2. Addressee:The addressee may be shareholder or board of director of a company. The auditor can audit financial statements of any business unit as per agreement. The report should be appropriately addressed as required by engagement letter and legal requirements. The report is usually addresses to the shareholders or the board of directors.
3. Date of Report:The report should be dated. It informs the reader that the auditor considered the effect on the financial statements and in his report of events or transactions about which he become aware the occurred up to that date.
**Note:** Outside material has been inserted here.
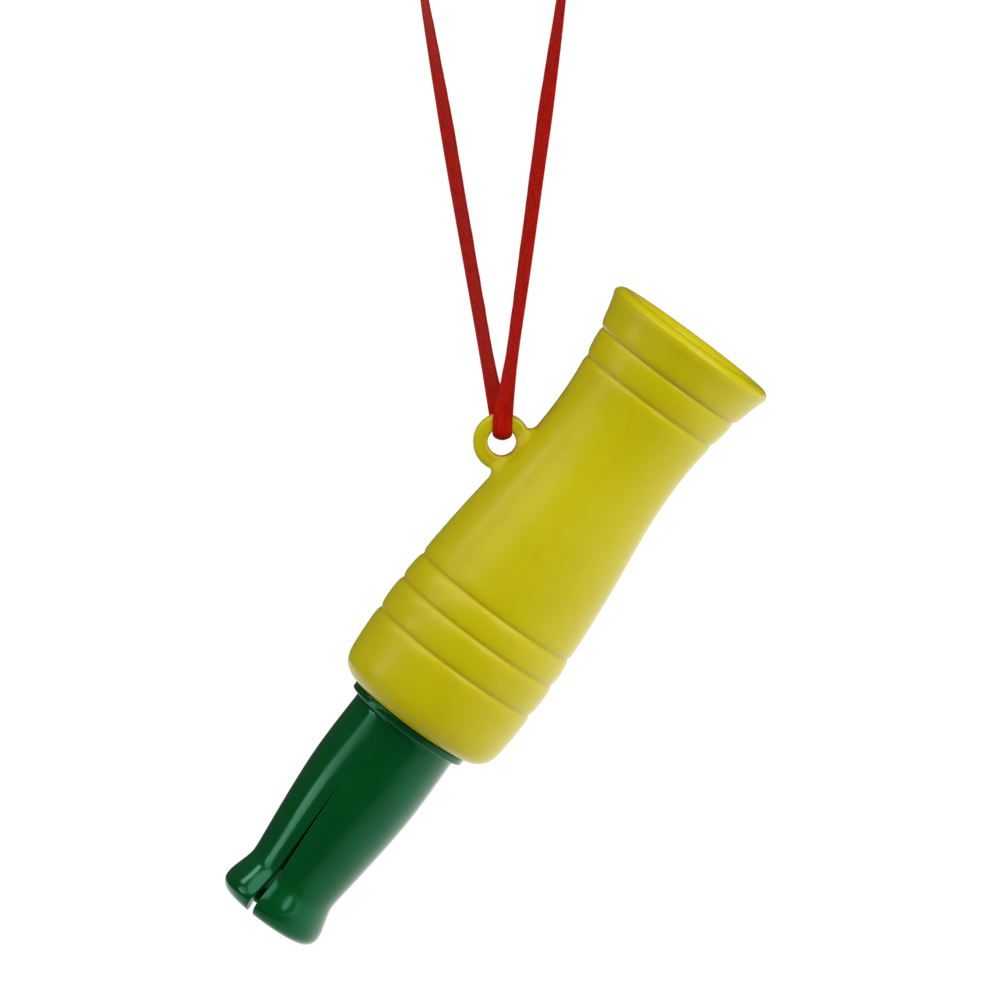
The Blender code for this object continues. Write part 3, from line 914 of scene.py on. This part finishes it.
def build_board(material):
    """A half-round board whose bed falls away under the reed, with an air channel down its middle."""
    half_round = half_disc(BOARD_RADIUS, 0.0, BOARD_RADIUS)
    board = prism("tone_board_body", half_round, BOARD_ROOT, BOARD_TIP, WHISTLE)
    fall = math.tan(BED_FALL)
    slope = [(fall * (s - REED_PIVOT), s) for s in BED_STATIONS]
    bed = [(-1.0, REED_PIVOT), (0.0, REED_PIVOT), *slope, (-1.0, BED_STATIONS[-1])]
    cut_out(board, "bed", bed, 10.0)
    below_root = BOARD_ROOT - 2.0
    rise = [(CHANNEL_DEPTH - up, CHANNEL_END + further) for up, further in CHANNEL_RISE]
    channel = [(-3.0, below_root), (CHANNEL_DEPTH, below_root), *rise, (-3.0, CHANNEL_END - 1.8)]
    cut_out(board, "channel", channel, CHANNEL_WIDTH / 2)
    round_edges(board, BOARD_EDGE * MM)
    add_material(board, material)
    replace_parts(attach(board, "insert"), "tone_board")


def add_material(obj, material):
    obj.data.materials.clear()
    obj.data.materials.append(material)
    obj.data.shade_smooth()
    obj.data.set_sharp_from_angle(angle=math.radians(50))


def build_reed(material):
    """One thin flat strip from under the wedge to a round tip."""
    half = REED_WIDTH / 2
    straight = np.linspace(REED_ROOT, REED_TIP - half, REED_ROWS)
    tip = REED_TIP - half + half * np.sin(np.radians(np.linspace(6, 90, REED_TIP_ROWS)))
    stations = np.concatenate([straight, tip])
    points = []
    for s in stations:
        over = max(0.0, s - (REED_TIP - half))
        wide = math.sqrt(max(half**2 - over**2, 0.02))
        round_off = [(wide - REED_EDGE, -1), (wide, -0.3), (wide, 0.3), (wide - REED_EDGE, 1)]
        section = round_off + [(0.0, 1)] + [(-x, t) for x, t in round_off[::-1]] + [(0.0, -1)]
        points += [(x, REED_MIDDLE + t * REED_THICKNESS / 2, s) for x, t in section]
    count = len(points) // len(stations)
    faces = grid_faces(len(stations), count, closed_rows=False)
    faces += [tuple(range(count)), tuple(range(len(points) - count, len(points)))]
    reed = add_object("reed_strip", mesh_from("reed_strip", points, faces, WHISTLE), material)
    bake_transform(reed)
    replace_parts(reed, "reed_root", "reed_tongue")


def build_wedge(material):
    outline = half_disc(BOARD_RADIUS, -BOARD_RADIUS, WEDGE_FACE)
    wedge = prism("wedge_cork_block", outline, WEDGE_BOTTOM, WEDGE_TOP, WHISTLE)
    round_edges(wedge, WEDGE_EDGE * MM)
    add_material(wedge, material)
    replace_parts(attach(wedge, "insert"), "wedge")


# ---- Lanyard ----


def on_loop(angle):
    """A point on the loop; an angle of 0 is its right side and a quarter turn its top."""
    return LOOP_CENTRE + LOOP_RADIUS * Vector((math.cos(angle), 0.0, math.sin(angle)))


def ribbon_route():
    """Points along the ribbon, with its turn about its own line: 90 on the loop's top, 0 in the eye."""
    start = KNOT_ANGLE + KNOT_CLEAR
    over = [(*on_loop(start + (LEFT_SHOULDER - start) * k / 9), 90) for k in range(10)]
    behind = [
        (-14.3, 0.0, 82.5, 64), (-10.9, 0.1, 63.0, 45), (-8.7, 0.4, 50.0, 42), (-5.55, 1.0, 32.0, 43),
        (-2.95, 1.8, 17.0, 43), (-1.35, 2.3, 8.6, 30), (-0.6, 2.35, 5.0, 15),
        (-0.1, 2.25, 2.6, 4), (0.1, 1.95, 1.25, 0),
    ]
    inside = [(0.1, 1.1, 0.62, 0), (0.1, 0.0, 0.5, 0), (0.1, -1.1, 0.62, 0)]
    front = [
        (0.1, -1.95, 1.25, 0), (0.1, -2.2, 2.6, 0), (0.2, -2.2, 5.0, 4), (0.7, -2.25, 8.6, 31),
        (1.9, -1.8, 17.0, 50), (4.0, -1.0, 32.0, 46), (6.45, -0.4, 50.0, 43),
        (8.25, -0.1, 63.0, 42), (10.95, 0.0, 82.5, 62),
    ]
    low = [(EYE.x / MM + x, y, EYE.z / MM + z, turn) for x, y, z, turn in behind + inside + front]
    last = [(*on_loop(RIGHT_SHOULDER), 84), (*on_loop(KNOT_ANGLE - KNOT_CLEAR), 90)]
    return [np.array(p, float) for p in over + low + last]


def ribbon_section(wide, cup, count=10):
    """Points round a flat ribbon's section: (across, out of its face), with thicker, round selvedges."""
    shares = np.linspace(-1.0, 1.0, count + 1)
    rims = [(1.0 + 0.22 * abs(v) ** 6) * math.sqrt(max(1.0 - abs(v) ** 14, 0.0)) for v in shares]
    half = [0.5 * RIBBON_THICKNESS * rim for rim in rims]
    lower = [(v * wide / 2, -cup * v * v - h) for v, h in zip(shares, half)]
    upper = [(v * wide / 2, -cup * v * v + h) for v, h in zip(shares[::-1][1:-1], half[::-1][1:-1])]
    return lower + upper


def ribbon_axes(tangent, turn):
    """Unit directions across the ribbon and out of its face, where it runs along the tangent."""
    across = np.array([-math.cos(turn), math.sin(turn), 0.0])
    across -= tangent * (across @ tangent)
    across /= np.linalg.norm(across)
    return across, np.cross(tangent, across)


def build_ribbon(name, route, material, cups, slanted=0.0):
    """A flat ribbon along (x, y, z, turn) points, with a hollow of cups(share of its length) across it."""
    line = spaced(through(route), RIBBON_STEP)
    along = lengths_along(line[:, :3])
    tangents = np.gradient(line[:, :3], along, axis=0)
    tangents /= np.linalg.norm(tangents, axis=1)[:, None]
    points, threads = [], []
    for n, (row, tangent) in enumerate(zip(line, tangents)):
        across, out = ribbon_axes(tangent, math.radians(row[3]))
        waver = noise.noise(Vector((along[n] * WAVER_RATE, 3.7, 0.2)))
        cup = cups(along[n] / along[-1])
        slant = slanted * (n == 0 or n == len(line) - 1)
        for a, b in ribbon_section(RIBBON_WIDTH * (1 + WAVER_WIDER * waver - 0.02 * cup), cup):
            points.append(row[:3] + across * a + out * (b + WAVER_OUT * waver) + tangent * slant * a)
            threads.append((along[n], a))
    count = len(points) // len(line)
    faces = grid_faces(len(line), count, closed_rows=False)
    faces += [tuple(range(count)), tuple(range(len(points) - count, len(points)))]
    mesh = bpy.data.meshes.new(name)
    mesh.from_pydata([tuple(p) for p in points], [], faces)
    facing_out(mesh)
    weave_map(mesh, threads)
    mesh.transform(ROW)
    ribbon = add_object(name, mesh, material)
    mesh.set_sharp_from_angle(angle=math.radians(60))
    return ribbon, line[:, :3]


def knot_turns(material):
    """The ribbon's turns in the knot: a three-lobed closed loop that crosses itself, drawn tight."""
    angles = np.arange(KNOT_RINGS) * 2 * math.pi / KNOT_RINGS
    right = np.sin(angles) + 2 * np.sin(2 * angles)
    back = np.cos(angles) - 2 * np.cos(2 * angles)
    line = np.stack([right, back, -np.sin(3 * angles)], axis=1) * KNOT_SIZE
    tangents = np.roll(line, -1, axis=0) - np.roll(line, 1, axis=0)
    tangents /= np.linalg.norm(tangents, axis=1)[:, None]
    points, threads = [], []
    for n, (middle, tangent) in enumerate(zip(line, tangents)):
        across = np.cross(tangent, middle / np.linalg.norm(middle))
        across /= np.linalg.norm(across)
        out = np.cross(across, tangent)
        for a in np.arange(KNOT_SIDES) * 2 * math.pi / KNOT_SIDES:
            wide, thick = KNOT_SECTION[0] * math.cos(a), KNOT_SECTION[1] * math.sin(a)
            points.append(middle + across * wide + out * thick)
            threads.append((n * KNOT_STEP, wide))
    mesh = bpy.data.meshes.new("knot_turns")
    mesh.from_pydata([tuple(p) for p in points], [], grid_faces(KNOT_RINGS, KNOT_SIDES))
    weave_map(mesh, threads)
    turn = Matrix.Rotation(-KNOT_ANGLE, 4, "Y") @ Matrix.Rotation(KNOT_TILT, 4, "X")
    mesh.transform(Matrix.Translation(on_loop(KNOT_ANGLE) * MM) @ turn @ ROW)
    return add_object("knot_turns", mesh, material)


def knot_tail(name, side, material):
    """A cut end of the ribbon, out of the knot to the front (-1) or the back (1)."""
    middle = on_loop(KNOT_ANGLE)
    route = [(*(middle + Vector((x, side * y, z))), turn) for x, y, z, turn in KNOT_TAIL]
    return build_ribbon(name, route, material, lambda share: TAIL_CUP, slanted=TAIL_SLANT)[0]


def build_knot(material):
    knot = knot_turns(material)
    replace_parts(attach(knot, "lanyard"), "lanyard_knot")
    tails = [knot_tail("knot_tail_front", -1.0, material), knot_tail("knot_tail_back", 1.0, material)]
    for tail in tails:
        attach(tail, "lanyard")
    return [knot, *tails]


def build_lanyard(material):
    on_knot = build_knot(material)
    route = ribbon_route()
    line = spaced(through(route), RIBBON_STEP)[:, :3]
    to_eye = np.linalg.norm(line - np.array(EYE) / MM, axis=1)
    along = lengths_along(line)
    eye_share = along[np.argmin(to_eye)] / along[-1]

    def cups(share):
        """The hollow across the ribbon, deepest where it squeezes through the eye."""
        return LOOP_CUP + EYE_CUP * math.exp(-(((share - eye_share) / EYE_CUP_REACH) ** 2))

    ribbon, line = build_ribbon("ribbon_band", route, material, cups)
    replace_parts(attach(ribbon, "lanyard"), "lanyard_ribbon")


# ---- Studio ----


def add_camera():
    camera = bpy.data.objects.new("camera", bpy.data.cameras.new("camera"))
    bpy.context.scene.collection.objects.link(camera)
    camera.data.sensor_width = SENSOR_WIDTH
    camera.data.lens = SENSOR_WIDTH * CAMERA_DISTANCE / VIEW_WIDTH
    back = Vector((0.0, -math.cos(LOOK_DOWN), math.sin(LOOK_DOWN)))
    up = Vector((0.0, math.sin(LOOK_DOWN), math.cos(LOOK_DOWN)))
    middle = EYE - Vector((EYE_RIGHT_OF_MIDDLE, 0.0, 0.0)) - up * EYE_ABOVE_MIDDLE
    camera.location = middle + back * CAMERA_DISTANCE
    camera.rotation_euler = (math.pi / 2 - LOOK_DOWN, 0.0, 0.0)
    bpy.context.scene.camera = camera


def add_light(name, place, aim, width, height, power, along=(0.0, 0.0, 1.0)):
    """A soft area light at place, turned to aim, whose height runs along the given direction."""
    light = bpy.data.lights.new(name, "AREA")
    light.shape = "RECTANGLE"
    light.size, light.size_y = width, height
    light.energy = power
    obj = bpy.data.objects.new(name, light)
    bpy.context.scene.collection.objects.link(obj)
    back = (Vector(place) - Vector(aim)).normalized()
    side = Vector(along).cross(back).normalized()
    turn = Matrix((side, back.cross(side), back)).transposed()
    obj.matrix_world = Matrix.Translation(Vector(place)) @ turn.to_4x4()


def add_lights():
    """A key light, a fill from above, and a narrow light that the tip's flare mirrors."""
    middle = WHISTLE @ Vector((0.0, 0.0, 0.0))
    for name, (direction, distance, size, power) in (("key", KEY_LIGHT), ("fill", FILL_LIGHT)):
        add_light(name, middle + Vector(direction) * distance, middle, size, size, power)
    tip = WHISTLE @ Vector((0.0, 0.0, TIP_END))
    place = WHISTLE @ Vector(TIP_LIGHT_PLACE)
    add_light("tip", place, tip, *TIP_LIGHT_SIZE, TIP_LIGHT_POWER, along=WHISTLE_AXIS)


def strip_glow():
    look = Shader("strip_glow")
    look.set(
        Base_Color=(0.02, 0.02, 0.02, 1.0),
        Emission_Color=(1.0, 1.0, 1.0, 1.0),
        Emission_Strength=look.ramp(look.value("share"), 0.0, 1.0, STRIP_GLOW[0], STRIP_GLOW[1]),
    )
    return look.material


def add_strip():
    """A band of light, brighter towards the tip, that the green tube mirrors as a line."""
    line = spaced(STRIP, 20.0)
    tangents = np.gradient(line, axis=0)
    across = np.cross(tangents, line - np.array([0.0, 0.0, TUBE_MIDDLE]))
    across *= STRIP_WIDTH / 2 / np.linalg.norm(across, axis=1)[:, None]
    points = np.concatenate([line - across, line + across])
    faces = grid_faces(2, len(line), closed_rows=False, closed_columns=False)
    mesh = bpy.data.meshes.new("strip")
    mesh.from_pydata([tuple(p) for p in points], [], faces)
    point_values(mesh, "share", np.tile(np.linspace(0.0, 1.0, len(line)), 2))
    mesh.transform(WHISTLE)
    strip = add_object("strip", mesh, strip_glow())
    strip.visible_camera = False


def add_world():
    world = bpy.data.worlds.new("studio")
    bpy.context.scene.world = world
    world.use_nodes = True
    tree = world.node_tree
    shown = tree.nodes.new("ShaderNodeBackground")
    shown.inputs["Color"].default_value = (1.0, 1.0, 1.0, 1.0)
    shown.inputs["Strength"].default_value = BACKDROP_STRENGTH
    lit = tree.nodes["Background"]
    lit.inputs["Color"].default_value = AMBIENT_COLOUR
    lit.inputs["Strength"].default_value = AMBIENT_STRENGTH
    path = tree.nodes.new("ShaderNodeLightPath")
    mix = tree.nodes.new("ShaderNodeMixShader")
    tree.links.new(path.outputs["Is Camera Ray"], mix.inputs[0])
    tree.links.new(lit.outputs[0], mix.inputs[1])
    tree.links.new(shown.outputs[0], mix.inputs[2])
    tree.links.new(mix.outputs[0], tree.nodes["World Output"].inputs["Surface"])


def add_floor():
    """A floor that only lights the whistle and is mirrored in it; it ends dim on the camera's side."""
    sideways = np.linspace(-FLOOR_REACH, FLOOR_REACH, 9)
    backwards = np.linspace(DIM_FLOOR[1] - DIM_RADIUS, FLOOR_REACH, 9)
    points = [(x, y, FLOOR_HEIGHT) for y in backwards for x in sideways]
    faces = grid_faces(len(backwards), len(sideways), closed_rows=False, closed_columns=False)
    mesh = bpy.data.meshes.new("floor")
    mesh.from_pydata(points, [], faces)
    floor = add_object("floor", mesh, pale_floor())
    floor.visible_camera = False


def main():
    bpy.context.scene.view_settings.view_transform = "Standard"
    add_camera()
    build_lanyard(red_satin())
    build_barrel(yellow_plastic())
    build_insert(green_plastic())
    build_seal(seal_rubber())
    build_board(board_plastic())
    build_reed(reed_film())
    build_wedge(wedge_cork())
    add_floor()
    add_lights()
    add_strip()
    add_world()


main()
4. Identification:The audit report should identify the financial statement that have audited. The financial statement may include trading profit and loss accounts, balance sheet and statement of changes in financial position and sources and application of frauds statement. The report should include the name of the entity. Moreover the data and period covered by the financial statement are also stated in it.
5. Reference to Auditing Standards:The audit report should indicate the auditing standard or practice followed in conducting the audit. The international auditing guidelines need assurance that the audit has been conducted as per set standards.
6. Opinion:The auditor’s report should clearly state the auditor’s opinion on the presentation in the financial statement of the entity’s financial position and the result of its operations. The statement give a true and fair view is an auditor’s opinion. This opinion is usually based on national standard or international accounting standards.
7. Signature:The audit report should be signed in the name of the audit firm, the personal name of the auditor or both as appropriate.
8. Auditor’s Address:The address of auditor is stated in the audit report. The name of city is stated in the report for information of the readers.